+++ Data excerpts

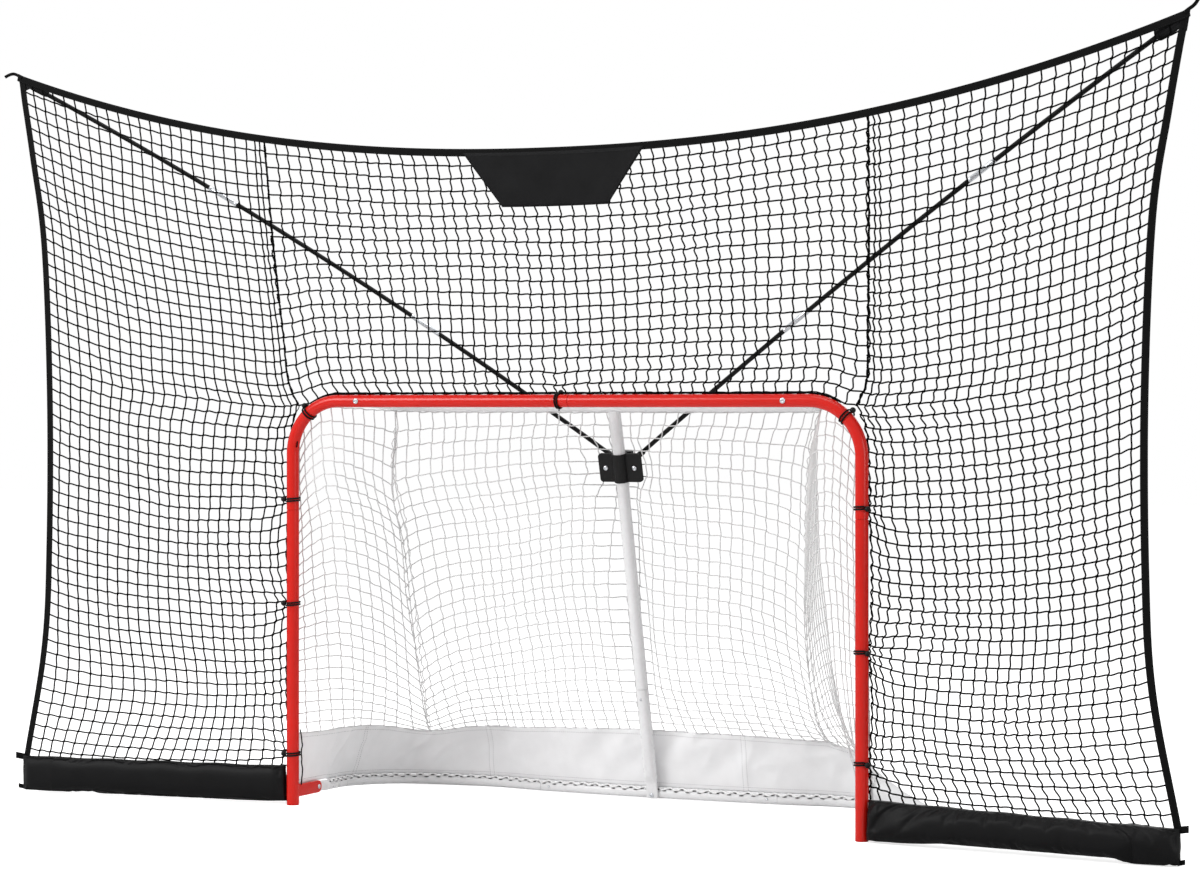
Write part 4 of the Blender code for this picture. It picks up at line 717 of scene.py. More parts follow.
pole_span = np.linalg.norm(np.subtract(POLE_TIP, POLE_FOOT))
inside = FERRULE_LENGTH / 2 / pole_span
shares = (0.0, *POLE_JOINTS, 1.0 + POLE_PAST_TIP / pole_span)
for side, name in SIDES:
    for index in range(3):
        path = pole_points(np.linspace(shares[index] + FIT / pole_span, shares[index + 1], 16), side)
        size = np.full(len(path), POLE / 2)
        centres, ways, thin, _ = with_ends(path, size, size, POLE, "shut", "shut")
        grid = ring_grid(centres, ways, thin, (0, 1, 0), sides=20)
        node = f"pole_{name}_{index + 1}"
        grid_piece(f"{node}_fine", grid, fibreglass, "black_fibreglass", wrap=True, caps=True,
                   replaces=[node])
    for index, share in enumerate(POLE_JOINTS):
        f, swell = np.array(FERRULE_OUTLINE).T
        path = pole_points(share + inside * (2 * f - 1), side)
        way = (path[-1] - path[0]) / np.linalg.norm(path[-1] - path[0])
        ways = np.broadcast_to(way, path.shape)
        grid = ring_grid(path, ways, POLE / 2 + FERRULE_WALL * swell, (0, 1, 0), sides=24)
        node = f"ferrule_{name}_{index + 1}"
        grid_piece(f"{node}_fine", grid, zinc, "bright_steel", wrap=True, caps=True, replaces=[node])

# Backstop webbing: 23 mm black polypropylene tape folded over the net's edge, along the top and
# down both sides, held by two rows of stitches. The side tapes end behind the top one.
CORNER_HALF = 1.902
CORNER_HEIGHT = 2.278
TOP_MIDDLE_HEIGHT = 1.978
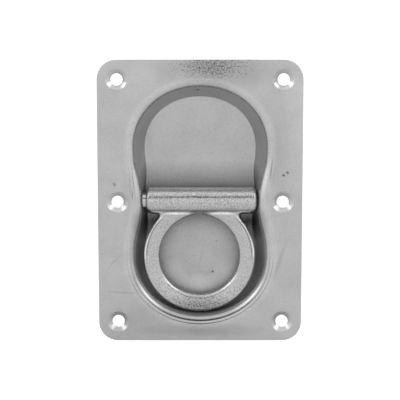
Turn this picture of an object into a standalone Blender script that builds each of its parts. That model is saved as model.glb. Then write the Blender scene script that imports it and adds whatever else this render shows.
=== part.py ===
"""Folding floor ring: a recessed lashing ring for a vehicle or trailer floor.

A zinc-plated steel sheet is pressed into a shallow pan with two round lobes and a narrow waist.
A pin crosses the waist, and a drop-forged ring with a barrel turns on it, from one lobe to the other.
Metres, +Z up. The origin is the centre of the pan's underside. X runs along the pin, Y along the plate,
and the ring lies in the lobe at -Y.
"""

import math
from collections import namedtuple

import bmesh
import bpy
from mathutils import Matrix, Vector

# Flange of the pressed plate, measured out from the pan's lip
SHEET = 0.0025
FLANGE_BESIDE_LOBES = 0.01529
FLANGE_BEYOND_LOBES = 0.00851
PLATE_CORNER = 0.0105

# Screw holes, countersunk for M6
HOLE_INSET = 0.0105
HOLE_RADIUS = 0.0033
COUNTERSINK_RADIUS = 0.0057
COUNTERSINK_LAND = 0.0004

# Pin and the gap that pieces keep to each other
PIN_RADIUS = 0.004
PIN_HEAD_FLARE = 0.0005
PIN_HEAD_LENGTH = 0.0018
GAP = 0.0003

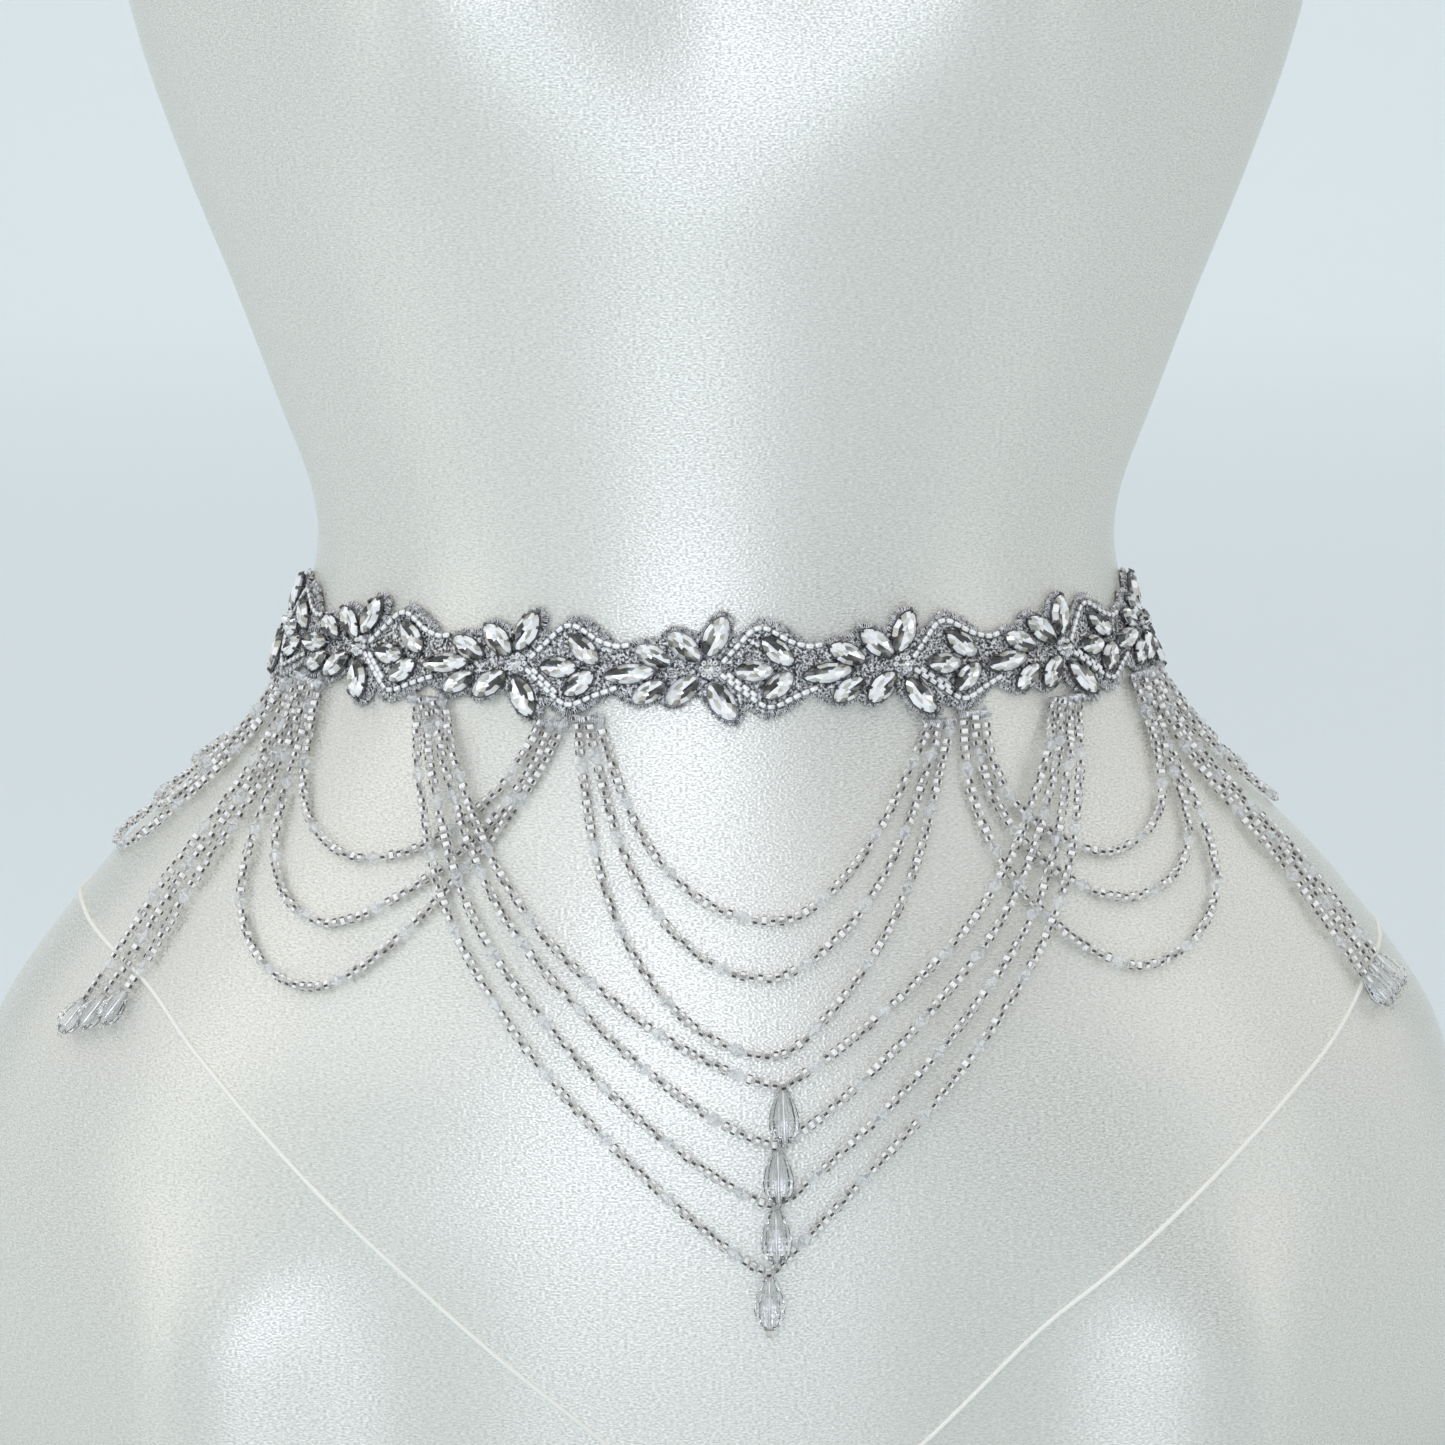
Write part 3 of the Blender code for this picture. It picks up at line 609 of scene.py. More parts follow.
def paper_material(color):
    """Matt paper of the floor and backdrop."""
    make = Finish("studio_paper", color, 0.9)
    return make.fed(Normal=make.bump(make.speckled(make.place(), 60.0), 0.02, MM))


# Meshes

def new_object(name, data):
    """Object at the origin."""
    thing = bpy.data.objects.new(name, data)
    bpy.context.scene.collection.objects.link(thing)
    return thing


def make_object(name, points, faces=(), smooth=True, tones=None, edges=()):
    """Mesh object at the origin, each face with its tone where tones are given."""
    mesh = bpy.data.meshes.new(name)
    mesh.from_pydata([tuple(point) for point in points], list(edges), [tuple(face) for face in faces])
    mesh.update()
    if smooth:
        mesh.shade_smooth()
    if tones:
        layer = mesh.attributes.new("tone", "FLOAT", "FACE")
        layer.data.foreach_set("value", np.array(tones, dtype=np.float32))
    return new_object(name, mesh)


def discard(*shapes):
    """Takes away shapes once their copies are placed."""
    for shape in shapes:
        bpy.data.objects.remove(shape, do_unlink=True)


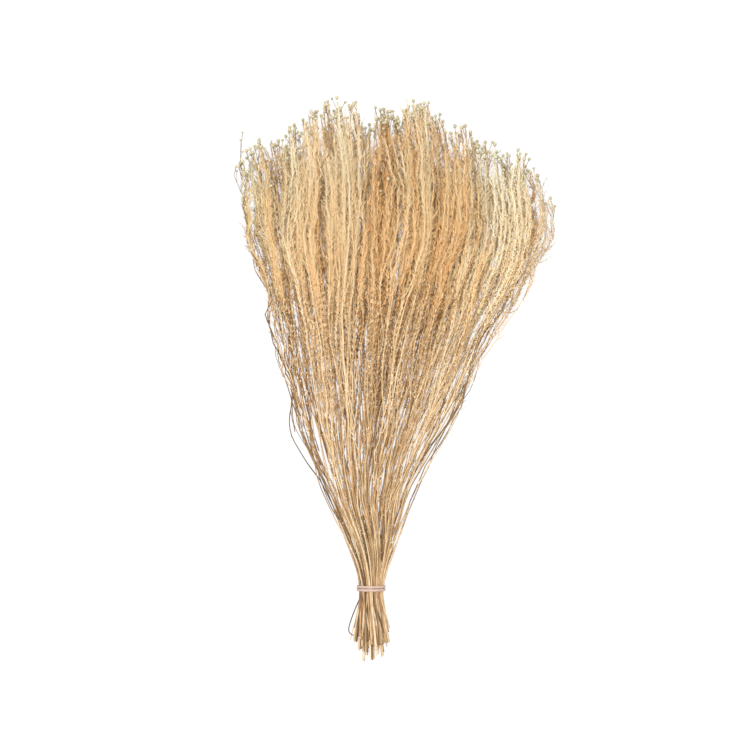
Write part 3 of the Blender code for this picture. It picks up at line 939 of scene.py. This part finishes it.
def rounded(points, times=2):
    """Corners cut off at a quarter and three quarters of each side, a few times over."""
    for _ in range(times):
        near = 0.75 * points[:-1] + 0.25 * points[1:]
        far = 0.25 * points[:-1] + 0.75 * points[1:]
        middle = np.stack((near, far), axis=1).reshape(-1, points.shape[1])
        points = np.concatenate((points[:1], middle, points[-1:]))
    return points


def bent_twig(stem, strands):
    """A thin tube along the stem's own line, moved to the left as BENT_TWIG says."""
    y, left = rounded(BENT_TWIG).T * MM
    path = strand_points(stem, strands, np.zeros(len(y), int), y)
    path[:, 0] += left
    radii = np.linspace(1, 0.7, len(y))[None] * BENT_TWIG_RADIUS
    return tubes(path[None], radii, 6, np.full((1, len(y)), 0.04), BARK)


leftmost = int(np.argmin([fibre(stem.u, stem.v, np.array(FEET_READ_AT))[0] for stem in stems]))
print("the bent twig is on stem", leftmost + 1)


# %% [markdown]
# ## Flower heads
#
# The twigs that reach the outline of the tips end in loose clusters: thin stalks that lean outwards,
# each with a small round head of papery bracts. A head is about 3 mm wide. Three rings of six points
# and two poles give it a waist, a crown and a lobed rim in 36 faces, so hundreds of them stay light.

# %% Stalks and heads
HEAD_LENGTH = 3.1 * MM
HEAD_RADIUS = 1.5 * MM
LOBED = 0.14
STALK_LENGTH = (4, 12)
STALK_LEAN = (0.2, 0.65)
STALK_DOWN = (0, 7)
DOWN_ON_WISPS = 3
HEAD_SIZES = (0.75, 1.15)
WISP_HEAD = 0.7
STALK_CURL = np.array((0, 0.12, 0))
STALK_RADII = np.array((0.42, 0.3, 0.3)) * MM
NEAR_OUTLINE = 14 * MM

# How far along the head each ring lies, and its width as a share of HEAD_RADIUS
HEAD_RINGS = np.array(((0.14, 0.62), (0.5, 1.0), (0.86, 0.7)))

# What the tints of the three rings, and of the foot and the top, add to that of the head
RING_TINTS = np.array((-0.25, 0.2, 0.1))
POLE_TINTS = (-0.25, -0.2)
LOBE_TINT = 0.07


def head_clusters(stem, strands, rng):
    """One stalk at a strand's tip and a few that leave it just below and lean out.

    Strands that end near the outline of the tips have up to three. One in four of the others
    has one, and a bare wisp has three.
    """
    each = np.arange(len(strands.start))
    ends = strand_points(stem, strands, each, strands.tip)
    below = np.interp(ends[:, 0], TIPS[:, 0], TIPS[:, 1]) - strands.tip
    few, many = rng.integers((-2, 0), (2, 4), (len(each), 2)).T
    counts = np.where(below > NEAR_OUTLINE, np.maximum(few, 0), many)
    counts[strands.leafy == 0] = 3
    k = np.repeat(np.arange(len(counts)), counts)
    order = np.arange(len(k)) - np.repeat(np.cumsum(counts) - counts, counts)
    top = order == 0
    length = np.where(top, STALK_LENGTH[0], rng.uniform(*STALK_LENGTH, len(k))) * MM
    leafy = strands.leafy[k] > 0
    down = rng.uniform(*STALK_DOWN, len(k)) * MM * np.where(leafy, 1, DOWN_ON_WISPS)
    down = np.where(top, 0, down)
    lean = np.where(top, 0.05, rng.uniform(*STALK_LEAN, len(k)))
    y = strands.tip[k] - HEAD_LENGTH - length * np.cos(lean) - down
    angle = order * GOLDEN + rng.uniform(0, TURN) + k
    here, along, _ = side_shoot(stem, strands, k, y, angle, lean, length + HEAD_LENGTH)
    tint = np.clip(rng.normal(0.5, 0.2, len(k)), 0.05, 0.95)
    size = rng.uniform(*HEAD_SIZES, len(k)) * np.where(leafy, 1, WISP_HEAD)
    return here, along, length, size, tint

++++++

Beginning with the line that contains "609 of scene.py. More parts follow." and ending with the line that contains "return thing", repeat exactly those lines and no others.

Write part 3 of the Blender code for this picture. It picks up at line 609 of scene.py. More parts follow.
def paper_material(color):
    """Matt paper of the floor and backdrop."""
    make = Finish("studio_paper", color, 0.9)
    return make.fed(Normal=make.bump(make.speckled(make.place(), 60.0), 0.02, MM))


# Meshes

def new_object(name, data):
    """Object at the origin."""
    thing = bpy.data.objects.new(name, data)
    bpy.context.scene.collection.objects.link(thing)
    return thing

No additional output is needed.